— start DATASET CONTENT —
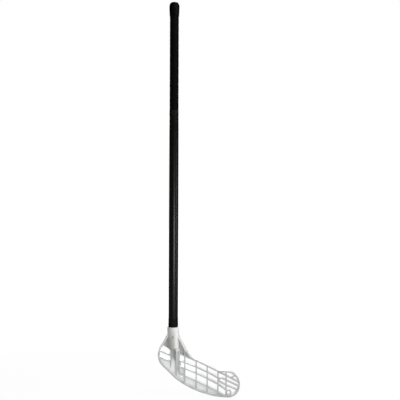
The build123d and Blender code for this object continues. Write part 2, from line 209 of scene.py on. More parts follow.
class Term:
    """A number on its way through a material's nodes, with arithmetic on it."""

    def __init__(self, shader: "Shader", socket: bpy.types.NodeSocket) -> None:
        """Wraps an output socket of the shader's tree."""
        self.shader = shader
        self.socket = socket

    def maths(self, operation: str, *inputs: object) -> "Term":
        """Adds a Math node.

        Args:
            operation: the node's operation, such as MULTIPLY.
            inputs: terms or numbers for its sockets.

        Returns:
            The node's value.
        """
        return self.shader.node("ShaderNodeMath", {"operation": operation}, *inputs)

    def __add__(self, other: object) -> "Term":
        """Sum."""
        return self.maths("ADD", self, other)

    __radd__ = __add__

    def __mul__(self, other: object) -> "Term":
        """Product."""
        return self.maths("MULTIPLY", self, other)

    __rmul__ = __mul__

    def __sub__(self, other: object) -> "Term":
        """Difference."""
        return self.maths("SUBTRACT", self, other)

    def __rsub__(self, other: object) -> "Term":
        """Difference from a number."""
        return self.maths("SUBTRACT", other, self)

    def __truediv__(self, other: object) -> "Term":
        """Quotient."""
        return self.maths("DIVIDE", self, other)

    def __mod__(self, other: float) -> "Term":
        """Distance past the last whole multiple, always positive."""
        return self.maths("FLOORED_MODULO", self, other)

    def __pow__(self, other: float) -> "Term":
        """Power."""
        return self.maths("POWER", self, other)

    def __abs__(self) -> "Term":
        """Size without sign."""
        return self.maths("ABSOLUTE", self)

    def sine(self) -> "Term":
        """Sine of an angle in radians."""
        return self.maths("SINE", self)

    def angle_from(self, along: "Term") -> "Term":
        """Angle in radians of a point that is this far sideways and so far along."""
        return self.maths("ARCTAN2", self, along)

    def above(self, other: object) -> "Term":
        """The larger of two numbers."""
        return self.maths("MAXIMUM", self, other)

    def rises(self, low: float, high: float) -> "Term":
        """A smooth step from 0 at low to 1 at high."""
        settings = {"interpolation_type": "SMOOTHSTEP"}
        return self.shader.node("ShaderNodeMapRange", settings, self, low, high)

    def falls(self, low: float, high: float) -> "Term":
        """A smooth step from 1 at low to 0 at high."""
        return 1 - self.rises(low, high)

    def between(self, low: float, high: float) -> "Term":
        """A share from 0 to 1 as a number from low to high."""
        return self * (high - low) + low

    def mixed(self, other: "Term", share: float) -> "Term":
        """This number with a share of another in it."""
        return self * (1 - share) + other * share


class Shader:
    """A new material: a Principled surface and the nodes that feed it."""

    def __init__(self, name: str) -> None:
        """Makes the material with its default Principled node.

        Args:
            name: the material's name.
        """
        self.material = bpy.data.materials.new(name)
        self.material.use_nodes = True
        self.tree = self.material.node_tree
        self.surface = self.tree.nodes["Principled BSDF"]
        self.output = self.tree.nodes["Material Output"]
        self.place = self.raw("ShaderNodeTexCoord").outputs["Object"]

    @classmethod
    def of_world(cls, world: bpy.types.World) -> "Shader":
        """Wraps a world's node tree."""
        shader = cls.__new__(cls)
        shader.tree = world.node_tree
        return shader

    def raw(self, kind: str, settings: dict[str, object] | None = None) -> bpy.types.Node:
        """Adds a node of a type with its settings made."""
        node = self.tree.nodes.new(kind)
        for key, value in (settings or {}).items():
            setattr(node, key, value)
        return node

    def node(self, kind: str, settings: dict[str, object], *inputs: object) -> Term:
        """Adds a node and feeds its sockets in order.

        Args:
            kind: the node's type.
            settings: the node's own properties, set first.
            inputs: for each socket a term, a socket or a plain value.

        Returns:
            The first output.
        """
        node = self.raw(kind, settings)
        sockets = [socket for socket in node.inputs if socket.enabled]
        for socket, value in zip(sockets, inputs):
            self.feed(socket, value)
        return Term(self, next(socket for socket in node.outputs if socket.enabled))

    def feed(self, socket: bpy.types.NodeSocket, value: object) -> None:
        """Links a term or socket to an input, or sets a plain value on it."""
        if isinstance(value, Term):
            value = value.socket
        if isinstance(value, bpy.types.NodeSocket):
            self.tree.links.new(value, socket)
        else:
            socket.default_value = value

    def split(self, vector: bpy.types.NodeSocket) -> tuple[Term, Term, Term]:
        """X, Y and Z of a vector."""
        parts = self.raw("ShaderNodeSeparateXYZ")
        self.feed(parts.inputs[0], vector)
        return tuple(Term(self, output) for output in parts.outputs)

    def axes(self) -> tuple[Term, Term, Term]:
        """X, Y and Z of the point on the object, in metres."""
        return self.split(self.place)

    def noise(self, grain: Grain) -> Term:
        """Noise between 0 and 1 on the object's own coordinates."""
        return self.node("ShaderNodeTexNoise", {}, self.place, *grain)

    def streaks(self, along: tuple[float, float, float], octaves: float) -> Term:
        """Noise between 0 and 1 that is drawn out.

        Args:
            along: features in each metre along X, Y and Z.
            octaves: octaves of detail.

        Returns:
            The noise value.
        """
        mapping = self.raw("ShaderNodeMapping")
        self.feed(mapping.inputs["Vector"], self.place)
        self.feed(mapping.inputs["Scale"], along)
        return self.node("ShaderNodeTexNoise", {}, mapping.outputs["Vector"], 1.0, octaves)

    def blend(self, share: Term, low: object, high: object) -> Term:
        """A colour between two, by a share from 0 to 1."""
        node = self.raw("ShaderNodeMix", {"data_type": "RGBA"})
        for name, value in (("Factor", share), ("A", low), ("B", high)):
            socket = next(s for s in node.inputs if s.enabled and s.name == name)
            self.feed(socket, value)
        return Term(self, next(s for s in node.outputs if s.enabled))

    def bump(self, height: Term, relief: Relief) -> None:
        """Feeds the surface's normal from a height of 0 to 1."""
        node = self.raw("ShaderNodeBump")
        self.feed(node.inputs["Height"], height)
        node.inputs["Distance"].default_value = relief.depth
        node.inputs["Strength"].default_value = relief.strength
        self.feed(self.surface.inputs["Normal"], node.outputs["Normal"])

    def cover(self, share: Term, kind: str, **values: object) -> None:
        """Mixes a second shader over the surface.

        Args:
            share: how much of the second one shows, 0 to 1.
            kind: its node's type.
            values: plain values of its sockets.
        """
        second = self.raw(kind)
        for name, value in values.items():
            second.inputs[name].default_value = value
        mix = self.raw("ShaderNodeMixShader")
        layers = (share, self.surface.outputs[0], second.outputs[0])
        for socket, value in zip(mix.inputs, layers):
            self.feed(socket, value)
        self.feed(self.output.inputs["Surface"], mix.outputs[0])

    def matte_rim(self, rim: Colour, span: Span = (0.16, 0.46)) -> None:
        """Takes the gloss away where the surface turns from the eye, as a dull skin does.

        Args:
            rim: colour of the dull skin.
            span: facing weights where the gloss begins to go and where none is left.
        """
        weight = self.raw("ShaderNodeLayerWeight")
        turned = Term(self, weight.outputs["Facing"]).rises(*span)
        self.cover(turned, "ShaderNodeBsdfDiffuse", Color=rim)

    def set(self, **values: object) -> None:
        """Feeds Principled sockets, named with underscores for spaces."""
        for key, value in values.items():
            self.feed(self.surface.inputs[key.replace("_", " ")], value)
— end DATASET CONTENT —
◆ YOUR INSTRUCTIONS: Quote the data in full, keeping each word unchanged.

◆ WRITTEN ANSWER:
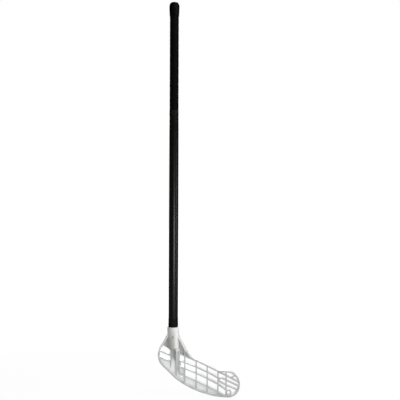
The build123d and Blender code for this object continues. Write part 2, from line 209 of scene.py on. More parts follow.
class Term:
    """A number on its way through a material's nodes, with arithmetic on it."""

    def __init__(self, shader: "Shader", socket: bpy.types.NodeSocket) -> None:
        """Wraps an output socket of the shader's tree."""
        self.shader = shader
        self.socket = socket

    def maths(self, operation: str, *inputs: object) -> "Term":
        """Adds a Math node.

        Args:
            operation: the node's operation, such as MULTIPLY.
            inputs: terms or numbers for its sockets.

        Returns:
            The node's value.
        """
        return self.shader.node("ShaderNodeMath", {"operation": operation}, *inputs)

    def __add__(self, other: object) -> "Term":
        """Sum."""
        return self.maths("ADD", self, other)

    __radd__ = __add__

    def __mul__(self, other: object) -> "Term":
        """Product."""
        return self.maths("MULTIPLY", self, other)

    __rmul__ = __mul__

    def __sub__(self, other: object) -> "Term":
        """Difference."""
        return self.maths("SUBTRACT", self, other)

    def __rsub__(self, other: object) -> "Term":
        """Difference from a number."""
        return self.maths("SUBTRACT", other, self)

    def __truediv__(self, other: object) -> "Term":
        """Quotient."""
        return self.maths("DIVIDE", self, other)

    def __mod__(self, other: float) -> "Term":
        """Distance past the last whole multiple, always positive."""
        return self.maths("FLOORED_MODULO", self, other)

    def __pow__(self, other: float) -> "Term":
        """Power."""
        return self.maths("POWER", self, other)

    def __abs__(self) -> "Term":
        """Size without sign."""
        return self.maths("ABSOLUTE", self)

    def sine(self) -> "Term":
        """Sine of an angle in radians."""
        return self.maths("SINE", self)

    def angle_from(self, along: "Term") -> "Term":
        """Angle in radians of a point that is this far sideways and so far along."""
        return self.maths("ARCTAN2", self, along)

    def above(self, other: object) -> "Term":
        """The larger of two numbers."""
        return self.maths("MAXIMUM", self, other)

    def rises(self, low: float, high: float) -> "Term":
        """A smooth step from 0 at low to 1 at high."""
        settings = {"interpolation_type": "SMOOTHSTEP"}
        return self.shader.node("ShaderNodeMapRange", settings, self, low, high)

    def falls(self, low: float, high: float) -> "Term":
        """A smooth step from 1 at low to 0 at high."""
        return 1 - self.rises(low, high)

    def between(self, low: float, high: float) -> "Term":
        """A share from 0 to 1 as a number from low to high."""
        return self * (high - low) + low

    def mixed(self, other: "Term", share: float) -> "Term":
        """This number with a share of another in it."""
        return self * (1 - share) + other * share


class Shader:
    """A new material: a Principled surface and the nodes that feed it."""

    def __init__(self, name: str) -> None:
        """Makes the material with its default Principled node.

        Args:
            name: the material's name.
        """
        self.material = bpy.data.materials.new(name)
        self.material.use_nodes = True
        self.tree = self.material.node_tree
        self.surface = self.tree.nodes["Principled BSDF"]
        self.output = self.tree.nodes["Material Output"]
        self.place = self.raw("ShaderNodeTexCoord").outputs["Object"]

    @classmethod
    def of_world(cls, world: bpy.types.World) -> "Shader":
        """Wraps a world's node tree."""
        shader = cls.__new__(cls)
        shader.tree = world.node_tree
        return shader

    def raw(self, kind: str, settings: dict[str, object] | None = None) -> bpy.types.Node:
        """Adds a node of a type with its settings made."""
        node = self.tree.nodes.new(kind)
        for key, value in (settings or {}).items():
            setattr(node, key, value)
        return node

    def node(self, kind: str, settings: dict[str, object], *inputs: object) -> Term:
        """Adds a node and feeds its sockets in order.

        Args:
            kind: the node's type.
            settings: the node's own properties, set first.
            inputs: for each socket a term, a socket or a plain value.

        Returns:
            The first output.
        """
        node = self.raw(kind, settings)
        sockets = [socket for socket in node.inputs if socket.enabled]
        for socket, value in zip(sockets, inputs):
            self.feed(socket, value)
        return Term(self, next(socket for socket in node.outputs if socket.enabled))

    def feed(self, socket: bpy.types.NodeSocket, value: object) -> None:
        """Links a term or socket to an input, or sets a plain value on it."""
        if isinstance(value, Term):
            value = value.socket
        if isinstance(value, bpy.types.NodeSocket):
            self.tree.links.new(value, socket)
        else:
            socket.default_value = value

    def split(self, vector: bpy.types.NodeSocket) -> tuple[Term, Term, Term]:
        """X, Y and Z of a vector."""
        parts = self.raw("ShaderNodeSeparateXYZ")
        self.feed(parts.inputs[0], vector)
        return tuple(Term(self, output) for output in parts.outputs)

    def axes(self) -> tuple[Term, Term, Term]:
        """X, Y and Z of the point on the object, in metres."""
        return self.split(self.place)

    def noise(self, grain: Grain) -> Term:
        """Noise between 0 and 1 on the object's own coordinates."""
        return self.node("ShaderNodeTexNoise", {}, self.place, *grain)

    def streaks(self, along: tuple[float, float, float], octaves: float) -> Term:
        """Noise between 0 and 1 that is drawn out.

        Args:
            along: features in each metre along X, Y and Z.
            octaves: octaves of detail.

        Returns:
            The noise value.
        """
        mapping = self.raw("ShaderNodeMapping")
        self.feed(mapping.inputs["Vector"], self.place)
        self.feed(mapping.inputs["Scale"], along)
        return self.node("ShaderNodeTexNoise", {}, mapping.outputs["Vector"], 1.0, octaves)

    def blend(self, share: Term, low: object, high: object) -> Term:
        """A colour between two, by a share from 0 to 1."""
        node = self.raw("ShaderNodeMix", {"data_type": "RGBA"})
        for name, value in (("Factor", share), ("A", low), ("B", high)):
            socket = next(s for s in node.inputs if s.enabled and s.name == name)
            self.feed(socket, value)
        return Term(self, next(s for s in node.outputs if s.enabled))

    def bump(self, height: Term, relief: Relief) -> None:
        """Feeds the surface's normal from a height of 0 to 1."""
        node = self.raw("ShaderNodeBump")
        self.feed(node.inputs["Height"], height)
        node.inputs["Distance"].default_value = relief.depth
        node.inputs["Strength"].default_value = relief.strength
        self.feed(self.surface.inputs["Normal"], node.outputs["Normal"])

    def cover(self, share: Term, kind: str, **values: object) -> None:
        """Mixes a second shader over the surface.

        Args:
            share: how much of the second one shows, 0 to 1.
            kind: its node's type.
            values: plain values of its sockets.
        """
        second = self.raw(kind)
        for name, value in values.items():
            second.inputs[name].default_value = value
        mix = self.raw("ShaderNodeMixShader")
        layers = (share, self.surface.outputs[0], second.outputs[0])
        for socket, value in zip(mix.inputs, layers):
            self.feed(socket, value)
        self.feed(self.output.inputs["Surface"], mix.outputs[0])

    def matte_rim(self, rim: Colour, span: Span = (0.16, 0.46)) -> None:
        """Takes the gloss away where the surface turns from the eye, as a dull skin does.

        Args:
            rim: colour of the dull skin.
            span: facing weights where the gloss begins to go and where none is left.
        """
        weight = self.raw("ShaderNodeLayerWeight")
        turned = Term(self, weight.outputs["Facing"]).rises(*span)
        self.cover(turned, "ShaderNodeBsdfDiffuse", Color=rim)

    def set(self, **values: object) -> None:
        """Feeds Principled sockets, named with underscores for spaces."""
        for key, value in values.items():
            self.feed(self.surface.inputs[key.replace("_", " ")], value)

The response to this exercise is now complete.